**EXERCISE BRIEF**
Present every line in which the string "materials" appears.

+---+

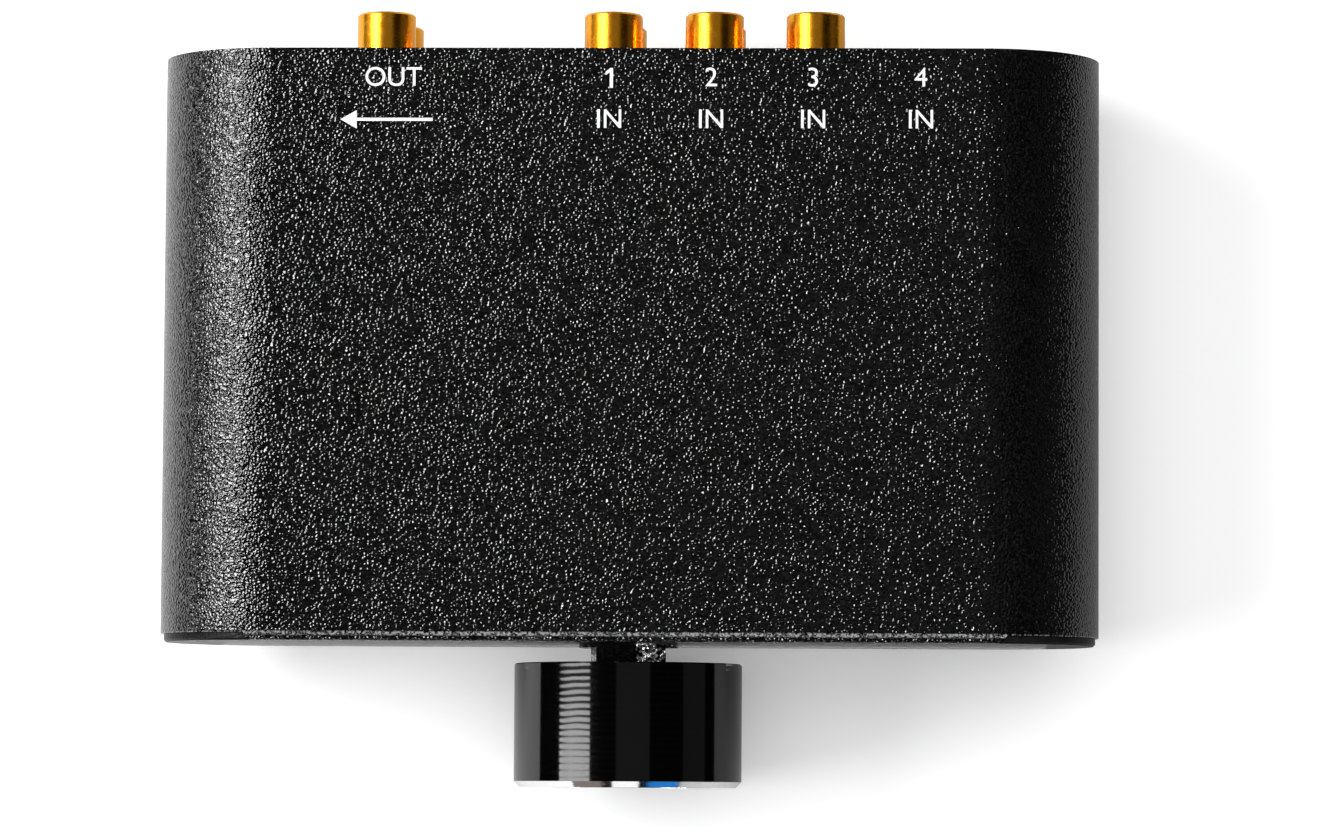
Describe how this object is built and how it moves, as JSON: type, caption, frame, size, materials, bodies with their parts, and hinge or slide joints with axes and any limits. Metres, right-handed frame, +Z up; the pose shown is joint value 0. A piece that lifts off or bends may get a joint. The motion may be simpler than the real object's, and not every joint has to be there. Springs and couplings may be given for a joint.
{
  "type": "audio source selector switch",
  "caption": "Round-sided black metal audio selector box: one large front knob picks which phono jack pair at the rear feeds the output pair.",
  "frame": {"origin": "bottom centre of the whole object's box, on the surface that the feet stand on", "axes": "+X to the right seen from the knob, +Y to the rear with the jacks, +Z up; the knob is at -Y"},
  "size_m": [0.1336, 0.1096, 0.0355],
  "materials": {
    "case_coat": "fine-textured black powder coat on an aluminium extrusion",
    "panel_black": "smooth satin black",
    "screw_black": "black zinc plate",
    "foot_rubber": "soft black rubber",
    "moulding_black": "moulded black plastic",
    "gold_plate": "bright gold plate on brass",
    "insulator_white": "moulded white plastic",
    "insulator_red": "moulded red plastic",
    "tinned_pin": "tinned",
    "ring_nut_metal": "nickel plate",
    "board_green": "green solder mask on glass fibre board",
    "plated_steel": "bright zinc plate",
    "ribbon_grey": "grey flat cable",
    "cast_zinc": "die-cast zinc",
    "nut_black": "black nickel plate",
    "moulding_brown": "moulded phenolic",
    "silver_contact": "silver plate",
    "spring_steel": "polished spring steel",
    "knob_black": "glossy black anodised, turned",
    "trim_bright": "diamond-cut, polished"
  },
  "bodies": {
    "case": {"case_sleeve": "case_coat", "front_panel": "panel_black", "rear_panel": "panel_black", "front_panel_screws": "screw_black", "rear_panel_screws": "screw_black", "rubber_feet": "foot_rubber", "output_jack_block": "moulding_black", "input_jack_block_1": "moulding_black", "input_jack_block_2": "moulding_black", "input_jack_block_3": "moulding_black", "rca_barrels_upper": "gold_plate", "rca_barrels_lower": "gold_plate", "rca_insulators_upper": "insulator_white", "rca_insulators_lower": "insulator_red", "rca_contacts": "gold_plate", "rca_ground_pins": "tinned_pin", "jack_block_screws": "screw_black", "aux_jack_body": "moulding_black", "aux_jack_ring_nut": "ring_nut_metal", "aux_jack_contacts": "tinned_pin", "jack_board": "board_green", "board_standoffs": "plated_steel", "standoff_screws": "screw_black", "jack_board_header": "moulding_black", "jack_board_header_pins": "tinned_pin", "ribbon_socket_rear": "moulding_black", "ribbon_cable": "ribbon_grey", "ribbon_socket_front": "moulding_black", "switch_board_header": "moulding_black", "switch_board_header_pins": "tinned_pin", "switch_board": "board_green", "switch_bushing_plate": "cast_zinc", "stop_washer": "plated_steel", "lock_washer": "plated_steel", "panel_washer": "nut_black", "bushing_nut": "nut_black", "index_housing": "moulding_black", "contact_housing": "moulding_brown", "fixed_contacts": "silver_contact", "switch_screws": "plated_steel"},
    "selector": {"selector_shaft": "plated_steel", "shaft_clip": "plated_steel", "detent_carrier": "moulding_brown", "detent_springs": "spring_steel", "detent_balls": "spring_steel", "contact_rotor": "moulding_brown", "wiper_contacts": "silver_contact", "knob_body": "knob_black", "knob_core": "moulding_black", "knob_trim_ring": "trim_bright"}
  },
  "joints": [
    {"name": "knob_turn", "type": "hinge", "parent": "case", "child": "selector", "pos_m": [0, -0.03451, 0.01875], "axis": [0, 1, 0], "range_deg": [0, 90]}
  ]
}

+---+

**RESULT FOR THIS EXERCISE**
Describe how this object is built and how it moves, as JSON: type, caption, frame, size, materials, bodies with their parts, and hinge or slide joints with axes and any limits. Metres, right-handed frame, +Z up; the pose shown is joint value 0. A piece that lifts off or bends may get a joint. The motion may be simpler than the real object's, and not every joint has to be there. Springs and couplings may be given for a joint.
  "materials": {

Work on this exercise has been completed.